The IMF is “considering” a plan to back a special purpose investment vehicle (SPIV) that would leverage the European Financial Stability Facility, according to Reuters.
Analysts have been chattering about the size of IMF involvement in the eurozone bailout, but this is the first confirmation that the fund is actively thinking about playing an even bigger role than it is now.
That would equate with a substantial contribution from the U.S., by far the largest IMF subscriber, with a quota of 17.72%.
This will no doubt be a major topic of discussion at the G20 meetings in early November.

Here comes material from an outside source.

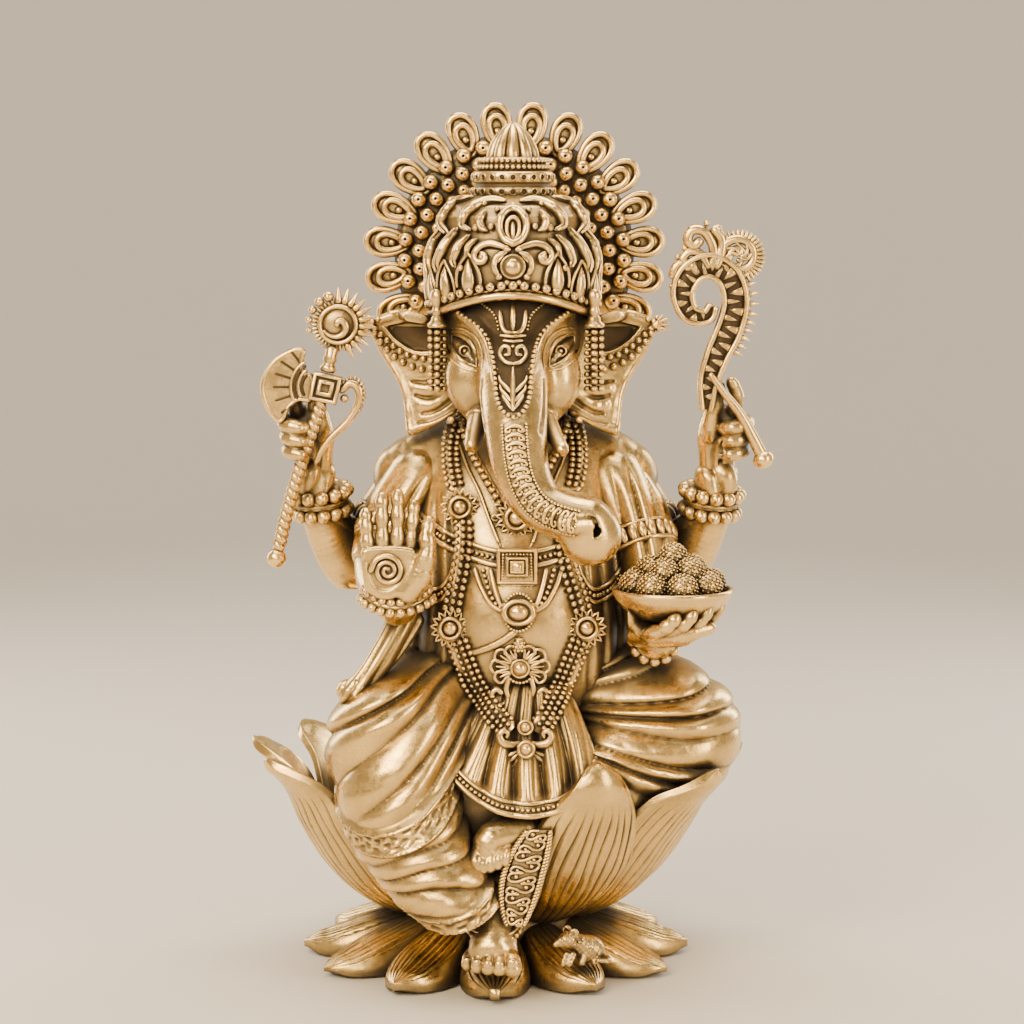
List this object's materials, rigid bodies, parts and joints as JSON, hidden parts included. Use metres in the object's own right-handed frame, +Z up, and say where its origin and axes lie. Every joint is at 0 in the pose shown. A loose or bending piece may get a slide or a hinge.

Under the plan, an SPIV created by the EFSF that would issue debt. Then the IMF could purchase that debt, providing more funds to the EFSF. One Reuters source even said the fund was willing to set up an administrative account, that would allow IMF shareholders and maybe even sovereign wealth funds to accumulate money to help the eurozone.
This “consideration,” however, is by no means a confirmation that the IMF will definitely be more involved.
Indeed, the U.S. has opposed amping up the size of the bailout plan in the past, with support from Canada and Australia. The U.S., Japan, Germany, and China said they were confident the fund’s $380 billion resources were sufficient at a meeting of G20 finance ministers earlier this month.
“The IMF has indicated that they are considering it — they have not taken a position,” a eurozone official told Reuters. “It will all depend on the whole package.”